Exploring Peter and Miles mentor/mentee relationship could help both characters grow.

For me, the most exciting thing that has happened to the character in the past ten years was back in 2018 with Nick Spencer’s Amazing Spider-man #1. At the end of the issue, it showed the reunion of Peter Parker and Mary-Jane Watson as a couple. It gave me hope that maybe Marvel was willing to finally let the character grow and learn from their past sins. However, Marvel has shown me that it was foolish to ever expect any fulfilling change for the character anymore. 

Months have passed and, as the storyline has progressed a little more, this feeling of exhaustion with the comic books has remained. Peter’s longtime nemesis Norman Osborn has returned to help Peter as a way to show that he is reformed. He’s given him a new suit, new gadgets, and new ways for Peter to solve problems that don’t involve any character introspection. The way that this story is going, I can already guess how it will end because I have seen it done so many times before. Norman Osborn will return to being the Green Goblin, Peter Parker will return to his red and blue. A fight shall ensue between the two as it always has.

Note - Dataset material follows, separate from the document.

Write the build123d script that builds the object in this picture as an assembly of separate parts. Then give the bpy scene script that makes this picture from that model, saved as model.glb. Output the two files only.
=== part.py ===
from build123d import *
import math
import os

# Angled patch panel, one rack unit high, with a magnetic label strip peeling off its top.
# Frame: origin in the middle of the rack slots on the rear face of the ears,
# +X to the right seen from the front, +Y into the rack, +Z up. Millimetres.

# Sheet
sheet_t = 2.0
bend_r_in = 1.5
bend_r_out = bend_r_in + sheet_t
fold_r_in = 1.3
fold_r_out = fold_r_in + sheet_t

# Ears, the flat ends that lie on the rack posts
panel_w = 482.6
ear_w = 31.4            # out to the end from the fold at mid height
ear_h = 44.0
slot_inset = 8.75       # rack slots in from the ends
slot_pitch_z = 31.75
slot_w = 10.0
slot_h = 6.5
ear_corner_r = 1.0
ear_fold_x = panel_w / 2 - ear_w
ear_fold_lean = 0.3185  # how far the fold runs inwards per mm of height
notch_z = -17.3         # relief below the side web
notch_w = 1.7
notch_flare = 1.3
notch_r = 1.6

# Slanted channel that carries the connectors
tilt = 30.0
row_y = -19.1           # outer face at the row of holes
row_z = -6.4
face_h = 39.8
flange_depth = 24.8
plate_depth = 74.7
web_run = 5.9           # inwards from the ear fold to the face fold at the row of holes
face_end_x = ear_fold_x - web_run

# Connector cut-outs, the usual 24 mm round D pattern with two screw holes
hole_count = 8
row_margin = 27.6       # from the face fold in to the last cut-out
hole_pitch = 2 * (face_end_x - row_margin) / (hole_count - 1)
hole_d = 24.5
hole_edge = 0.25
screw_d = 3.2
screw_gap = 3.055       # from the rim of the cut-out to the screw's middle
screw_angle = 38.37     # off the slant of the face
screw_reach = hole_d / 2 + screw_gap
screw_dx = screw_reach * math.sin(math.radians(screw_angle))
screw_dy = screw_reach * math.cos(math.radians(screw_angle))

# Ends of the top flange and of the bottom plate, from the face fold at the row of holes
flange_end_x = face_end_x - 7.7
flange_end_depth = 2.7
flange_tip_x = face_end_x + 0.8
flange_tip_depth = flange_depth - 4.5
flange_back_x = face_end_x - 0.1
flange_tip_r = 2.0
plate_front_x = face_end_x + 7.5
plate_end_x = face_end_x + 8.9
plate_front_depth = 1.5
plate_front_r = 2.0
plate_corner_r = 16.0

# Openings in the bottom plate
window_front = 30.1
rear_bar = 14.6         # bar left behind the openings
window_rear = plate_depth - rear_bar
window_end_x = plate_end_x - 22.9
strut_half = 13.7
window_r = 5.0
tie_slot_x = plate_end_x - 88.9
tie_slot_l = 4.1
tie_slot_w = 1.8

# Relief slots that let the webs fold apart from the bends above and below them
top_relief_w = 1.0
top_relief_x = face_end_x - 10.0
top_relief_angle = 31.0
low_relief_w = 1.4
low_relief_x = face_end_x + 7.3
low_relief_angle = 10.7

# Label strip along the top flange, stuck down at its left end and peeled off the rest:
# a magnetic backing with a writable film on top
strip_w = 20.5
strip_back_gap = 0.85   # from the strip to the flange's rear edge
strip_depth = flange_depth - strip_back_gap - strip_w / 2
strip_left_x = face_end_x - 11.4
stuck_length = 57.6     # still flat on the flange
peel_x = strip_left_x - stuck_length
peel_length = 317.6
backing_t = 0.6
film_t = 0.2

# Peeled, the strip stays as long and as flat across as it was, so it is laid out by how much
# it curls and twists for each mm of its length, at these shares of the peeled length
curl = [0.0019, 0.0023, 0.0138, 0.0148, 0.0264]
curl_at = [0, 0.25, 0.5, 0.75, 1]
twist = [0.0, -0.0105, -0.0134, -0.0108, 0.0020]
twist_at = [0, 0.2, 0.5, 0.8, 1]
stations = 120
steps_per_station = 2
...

Norman Osborn is turning over a new leaf from crazed supervillain to a pretty decent guy. He may have done it 100 times before, but I’m sure it’ll stick this time.

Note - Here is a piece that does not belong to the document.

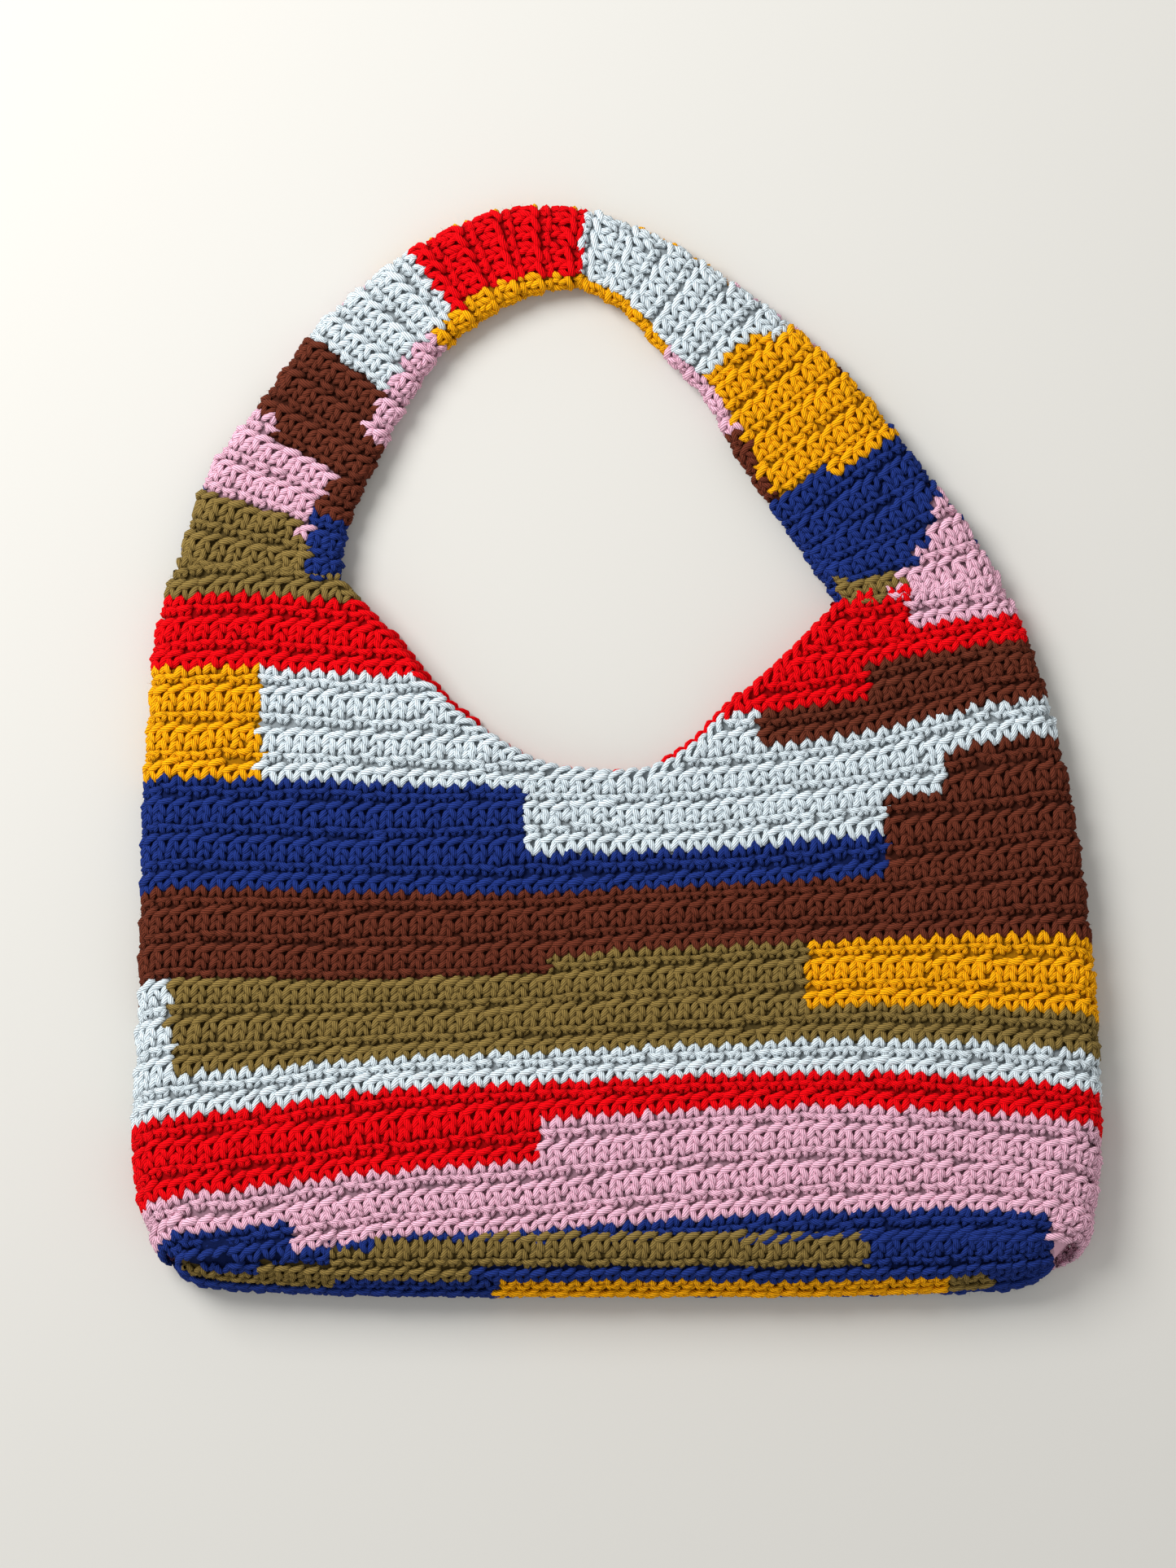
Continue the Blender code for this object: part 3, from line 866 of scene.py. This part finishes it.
def tubes(paths, normals, radii, sides):
    # many strands at once as open tubes: points, faces and unrolled coordinates
    ways = unit(np.gradient(paths, axis=1))
    sideways = unit(np.cross(ways, normals))
    upward = np.cross(sideways, ways)
    angles = math.pi / 2 + 2 * math.pi * np.arange(sides) / sides
    cosines, sines = (turn(angles)[None, None, :, None] for turn in (np.cos, np.sin))
    spokes = cosines * sideways[:, :, None] + sines * upward[:, :, None]
    rings = paths[:, :, None] + radii[:, :, None, None] * spokes
    count, steps = paths.shape[:2]
    index = np.arange(count * steps * sides).reshape(count, steps, sides)
    around = np.roll(index, -1, axis=2)
    faces = np.stack([index[:, :-1], index[:, 1:], around[:, 1:], around[:, :-1]], axis=-1).reshape(-1, 4)
    lengths = np.linalg.norm(np.diff(paths, axis=1), axis=2)
    way = np.concatenate([np.zeros((count, 1)), np.cumsum(lengths, axis=1)], axis=1) / mm
    way = way + rng.uniform(0, yarnFinishAndShade["layStart"], count)[:, None]
    u0 = np.repeat(way[:, :-1, None], sides, axis=2)
    u1 = np.repeat(way[:, 1:, None], sides, axis=2)
    v0 = np.broadcast_to(np.arange(sides) / sides, u0.shape)
    v1 = np.broadcast_to((np.arange(sides) + 1) / sides, u0.shape)
    uv = np.stack([np.stack(corner, -1) for corner in ((u0, v0), (u1, v0), (u1, v1), (u0, v1))], axis=3)
    return rings.reshape(-1, 3), faces, uv.reshape(-1, 2)


def meshPiece(name, points, faces, uv, depth, material):
    mesh = bpy.data.meshes.new(name)
    mesh.vertices.add(len(points))
    mesh.vertices.foreach_set("co", points.astype(np.float32).ravel())
    mesh.loops.add(faces.size)
    mesh.loops.foreach_set("vertex_index", faces.astype(np.int32).ravel())
    mesh.polygons.add(len(faces))
    mesh.polygons.foreach_set("loop_start", np.arange(0, faces.size, faces.shape[1], dtype=np.int32))
    mesh.uv_layers.new(name="strand").data.foreach_set("uv", uv.astype(np.float32).ravel())
    mesh.attributes.new("depth", "FLOAT", "POINT").data.foreach_set("value", depth.astype(np.float32))
    mesh.update(calc_edges=True)
    mesh.shade_smooth()
    mesh.materials.append(material)
    piece = bpy.data.objects.new(name, mesh)
    bpy.context.scene.collection.objects.link(piece)
    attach(piece, "root")
    return piece


total = 0
pieceNames = {"body": "body", "base": "base", "strap_left": "strapLeft", "strap_right": "strapRight"}
for node in nodeNames:
    for colour in yarnHex:
        points, faces, uvs, depths, offset = [], [], [], [], 0
        for (owner, dye, steps, sides), kept in sorted(strands.items()):
            if (owner, dye) != (node, colour):
                continue
            paths, normals, radii, depth = (np.array(part) for part in zip(*kept))
            some, quads, uv = tubes(paths, normals, radii, sides)
            depths.append(np.repeat(depth.ravel(), sides))
            points.append(some)
            faces.append(quads + offset)
            uvs.append(uv)
            offset += len(some)
        if not points:
            continue
        words = "".join(word.capitalize() for word in colour.split("_"))
        faces = np.concatenate(faces)
        points, uvs, depths = (np.concatenate(part) for part in (points, uvs, depths))
        name = pieceNames[node] + words
        meshPiece(name, points, faces, uvs, depths, materials[colour])
        total += 2 * len(faces)
        print(node, colour, 2 * len(faces), "triangles")
print("yarn triangles", total)


# The fabric behind the stitches: the solid's own skin, sunk below them and dyed block by block. Its colour
# is darkened as painted shade, strongly where the light hardly reaches between the strands, and less inside,
# where it lies bare.
core = dict(
    sink=1.7 * mm,
    backSink=0.5 * mm,
    innerSink=0.4 * mm,
    outerReach=2.9 * mm,
    # dim and innerDim are painted shade: the share of the yarn colour that the core keeps behind the strands
    # and inside
    dim=0.32,
    innerDim=0.75,
    longest=5.0 * mm,
    cuts=3,
    roughness=0.95,
    specular=0.1,
    lumpScale=420.0,
    lump=0.0006,
)


def coreMaterial():
    material = bpy.data.materials.new("fabricCore")
    material.use_nodes = True
    tree = material.node_tree
    surface = tree.nodes["Principled BSDF"]
    surface.inputs["Roughness"].default_value = core["roughness"]
    surface.inputs["Specular IOR Level"].default_value = core["specular"]
    # the dye attribute holds each block's yarn colour darkened by painted shade
    dye = addNode(tree, "ShaderNodeAttribute", attribute_name="dye")
    tree.links.new(dye.outputs["Color"], surface.inputs["Base Color"])
    place = addNode(tree, "ShaderNodeTexCoord")
    lumps = addNode(tree, "ShaderNodeTexNoise", Scale=core["lumpScale"], Detail=2.0)
    tree.links.new(place.outputs["Object"], lumps.inputs["Vector"])
    bump = addNode(tree, "ShaderNodeBump", Strength=1.0, Distance=core["lump"])
    tree.links.new(lumps.outputs["Fac"], bump.inputs["Height"])
    tree.links.new(bump.outputs[0], surface.inputs["Normal"])
    return material


fabricCore = coreMaterial()
rowReach = dict(below=0.25, above=0.15)


def rowKey(level):
    # whole number on a row, half number on the turned row above it
    row = math.floor(level + rowReach["below"])
    return row if level - row < rowReach["above"] else row + 0.5


def addCore(node):
    source = bpy.data.objects[node]
    shaper = bmesh.new()
    shaper.from_mesh(source.data)
    shaper.transform(source.matrix_world)
    for _ in range(core["cuts"]):
        long = [edge for edge in shaper.edges if edge.calc_length() > core["longest"]]
        if not long:
            break
        bmesh.ops.subdivide_edges(shaper, edges=long, cuts=1, use_grid_fill=True)
        bmesh.ops.triangulate(shaper, faces=[face for face in shaper.faces if len(face.verts) > 3])
    shaper.normal_update()
    surface = surfaces[node]
    flat = surface.points.reshape(-1, 3)
    nearest = KDTree(len(flat))
    for i, point in enumerate(flat):
        nearest.insert(point, i)
    nearest.balance()
    # both skins move into the wall, square to the fabric, so that the pieces still meet at their seams
    directions = surface.normals.reshape(-1, 3)
    for vertex in shaper.verts:
        _, i, distance = nearest.find(vertex.co)
        direction = Vector(directions[i])
        if distance < core["outerReach"]:
            vertex.co -= direction * (core["sink"] + core["backSink"] * max(-direction.z, 0))
        else:
            vertex.co += direction * core["innerSink"]
    mesh = bpy.data.meshes.new(pieceNames[node] + "Core")
    shaper.to_mesh(mesh)
    shaper.free()
    width = surface.points.shape[1]
    # each yarn colour darkened as painted shade: strongly behind the strands, less inside the bag
    shadedDyes = {
        (name, isInner): (*linearColour(text, core["innerDim"] if isInner else core["dim"]), 1.0)
        for name, text in yarnHex.items()
        for isInner in (False, True)
    }
    attribute = mesh.color_attributes.new(name="dye", type="FLOAT_COLOR", domain="CORNER")
    for face in mesh.polygons:
        _, i, distance = nearest.find(face.center)
        share = (i % width) / (width if surface.closed else width - 1)
        colour = colourAt(node, rowKey(surface.rows[i // width]), face.center, share)
        for corner in face.loop_indices:
            attribute.data[corner].color = shadedDyes[colour, distance > core["outerReach"]]
    mesh.shade_smooth()
    mesh.materials.append(fabricCore)
    piece = bpy.data.objects.new(mesh.name, mesh)
    bpy.context.scene.collection.objects.link(piece)
    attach(piece, "root")
    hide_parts(node)
    print(mesh.name, len(mesh.polygons), "faces")


for node in nodeNames:
    addCore(node)


# Pale floor, soft studio light and the camera straight above, as in the photo
studio = dict(
    floor="#D0CEC8",
    floorSize=6.0,
    floorHeight=-0.0004,
    floorRoughness=0.8,
    keyPlace=(-0.85, 0.75, 1.15),
    keySize=0.9,
    keyPower=26.0,
    world=0.60,
    cameraHeight=1.5,
    cameraPlace=(-0.0122, -0.0143),
    lens=80.6,
    sensor=36,
)


def addStage():
    bpy.ops.object.select_all(action="DESELECT")
    bpy.ops.mesh.primitive_plane_add(size=studio["floorSize"], location=(0, 0, studio["floorHeight"]))
    floor = bpy.context.object
    floor.name = "floor"
    paint = bpy.data.materials.new("floorPaint")
    paint.use_nodes = True
    coat = paint.node_tree.nodes["Principled BSDF"]
    coat.inputs["Base Color"].default_value = (*linearColour(studio["floor"]), 1)
    coat.inputs["Roughness"].default_value = studio["floorRoughness"]
    floor.data.materials.append(paint)
    lamp = bpy.data.lights.new("key", "AREA")
    lamp.shape = "DISK"
    lamp.size = studio["keySize"]
    lamp.energy = studio["keyPower"]
    key = bpy.data.objects.new("key", lamp)
    key.location = studio["keyPlace"]
    key.rotation_euler = (Vector((0, 0, 0)) - key.location).to_track_quat("-Z", "Y").to_euler()
    bpy.context.scene.collection.objects.link(key)
    world = bpy.data.worlds.new("studio")
    world.use_nodes = True
    background = world.node_tree.nodes["Background"]
    background.inputs["Color"].default_value = (1, 1, 1, 1)
    background.inputs["Strength"].default_value = studio["world"]
    bpy.context.scene.world = world
    lensData = bpy.data.cameras.new("camera")
    lensData.lens = studio["lens"]
    lensData.sensor_width = studio["sensor"]
    camera = bpy.data.objects.new("camera", lensData)
    camera.location = (*studio["cameraPlace"], studio["cameraHeight"])
    bpy.context.scene.collection.objects.link(camera)
    bpy.context.scene.camera = camera
    bpy.context.scene.view_settings.view_transform = "Standard"


addStage()
print("stage")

Call me pessimistic, or say that I’m not showing enough faith in Zeb Wells’ talents as a writer to subvert how the age-old Parker/Osborn feud will play out. But they haven’t shown me that they’re willing to change anything with the character yet, so why start now?

I’ve read comics long enough to know this song and dance. That things like the stinger of Mary-Jane having two offscreen kids is some kind of red herring that will be solved by the end of the run. I just no longer have the patience for it. I can’t in good faith wait around for a year for a chance to see a character that I love be happy. I’m lucky though; Spider-Man is big enough that there are plenty of other types of media that are capable of understanding what makes the character so great. And if Marvel Comics refuses to care about evolving Peter Parker in any meaningful way, then I won’t either.